2017 Fiscal Year Annual Research Report
Verification of a possibility for valence fluctuation in uranium compounds probed by high-resolution x-ray spectroscopy under multiple extreme conditions
Project/Area Number |
15K05195
|
Research Institution | Japan Synchrotron Radiation Research Institute |
Principal Investigator |
河村 直己 公益財団法人高輝度光科学研究センター, 利用研究促進部門, 主幹研究員 (40393318)
|
Project Period (FY) |
2015-04-01 – 2018-03-31
|
Keywords | ウラン化合物 / 量子臨界現象 / 価数ゆらぎ |
Outline of Annual Research Achievements |
本研究課題では、5f電子が生み出すエキゾチックな物性をミクロな観点から理解するために、複合極限環境(低温・強磁場・高圧)下でのウラン化合物のウラン価数をX線分光測定によって評価し、量子臨界現象との関連性が示唆されている価数ゆらぎの可能性を探索することを目的としている。
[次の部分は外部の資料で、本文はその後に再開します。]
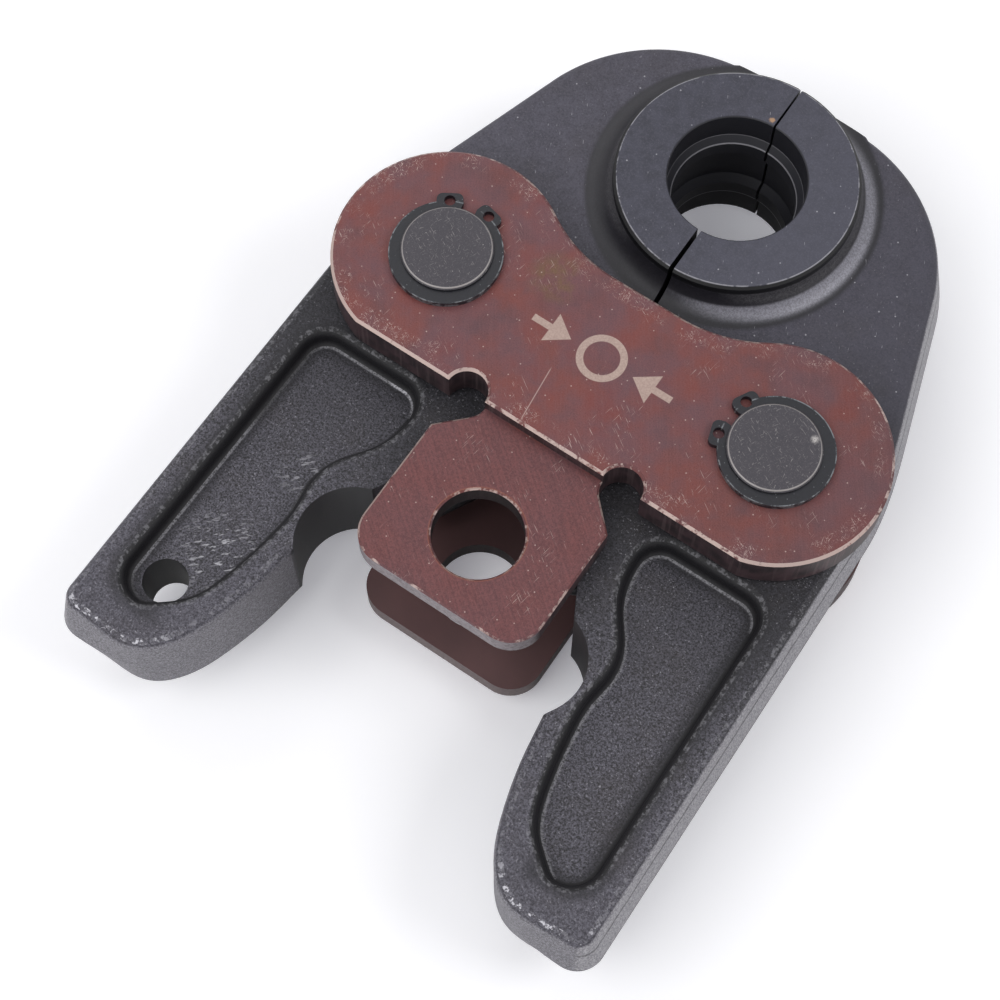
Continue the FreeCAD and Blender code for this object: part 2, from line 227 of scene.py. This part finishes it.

今年度は、主として以下の4つの項目について実施した。 1.強磁場下X線分光測定法の構築:低温・強磁場下測定を実現するため、ウラン化合物を封入する専用セルの開発を行い、様々なウラン化合物のウラン価数の温度・磁場依存性の測定に成功した.ウラン価数の温度変化や磁場変化はほとんど観測されなかったものの、価数が温度変化する物質をはじめて見出した。 2.高圧下X線分光法の構築:ウラン価数が温度変化する物質に対し、室温・高圧下でのウラン価数の圧力依存性の測定を実現した。ウラン価数の圧力変化量は、温度変化量に対して3倍以上大きく、ウラン原子間距離との相関が示唆される結果が得られた。 3.ウラン価数の相図作成:上記1、2の結果に基づき、ウラン価数の温度-磁場-圧力相図の作成を実現した。また、ウラン価数変化の特性温度および特性圧力を見出したものの、物性との相関は明らかになっておらず、量子臨界現象とウラン価数の関連性は本研究の範囲では明らかになっていない。 4.X線分光法による新たな電子状態研究手法の開発:放射光の偏光特性と光学遷移の選択則を巧みに利用することによって、X線分光法による希土類化合物に対する直接的な4f電子状態の研究手法の開発を行った。単結晶試料を用いることで、希土類元素の価数状態に加え、4f電子の結晶場基底状態や軌道秩序状態の観測が可能となった。また、本研究手法の展開を目指し、信号強度の高分解能化や明瞭化、ならびにその増大効果の観測ための新たな手法の開発を開始した。